Little Women - 4/5

After the success of Lady Bird, fans of Greta Gerwig were anticipating what her next project would be. When Little Women was announced, I did not know what to expect. I was hoping she would be involved with something a bit more feminist, but I was still hopeful. As the casting calls rolled in, I believe it was the mix of Emma Watson and Saorise Ronan that made me hopeful. Both being feminist icons of the millennial and Gen Z generation, who tend to pick projects well.
So we get 2019's Little Women - a movie that has been given a massive and brilliant feminist face lift.
The movie begins with Jo March (played by Ronan), negotiating with a publisher to get her story she has written, published! We are soon reminded how little power women had in the 1800's. The publisher demands that she write a story where if there is a woman in it, she needs to be married, in the end. This is just the beginning. The story explores the complex relationships between the 4 sisters (Meg, Jo, Amy and Beth), and does so by vividly displaying the frustrations that ambitious and talented women had, and how they were oppressed by the patriarchy. In so many moments from Jo and Amy, we see how women were viewed as powerless, without a man. We see how they struggled to own anything, and if they did, how marriage made whatever they owned, the property of men. While these girls struggle to take down the societal norms, they do their best by challenging what it is to be women, in the 19th century.

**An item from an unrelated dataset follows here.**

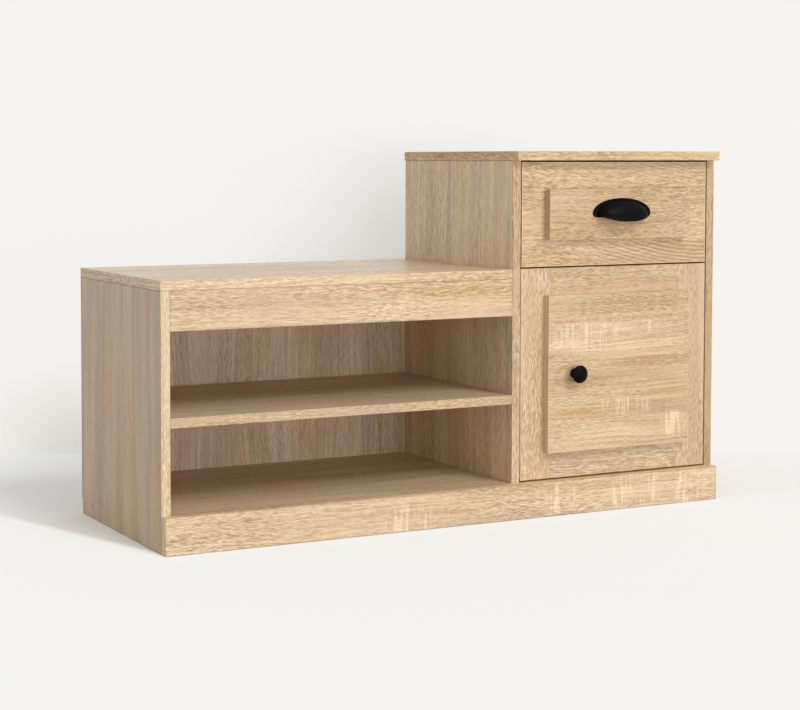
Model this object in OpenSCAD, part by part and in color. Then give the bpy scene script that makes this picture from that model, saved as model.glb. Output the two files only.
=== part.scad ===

The performances are award worthy - Ronan, Watson, Florence Pugh lea the pack with remarkable turns, while Meryl Streep and Laura Dern give amazing turns as the adults in the film.
While period pieces like this can be quite boring and dragging, Greta Gerwig captivates and engages you. I was not once bored, and I was fully engrossed in the lives of the March women.
Give this film a go! I am happy that this was the first film I watched for 2020.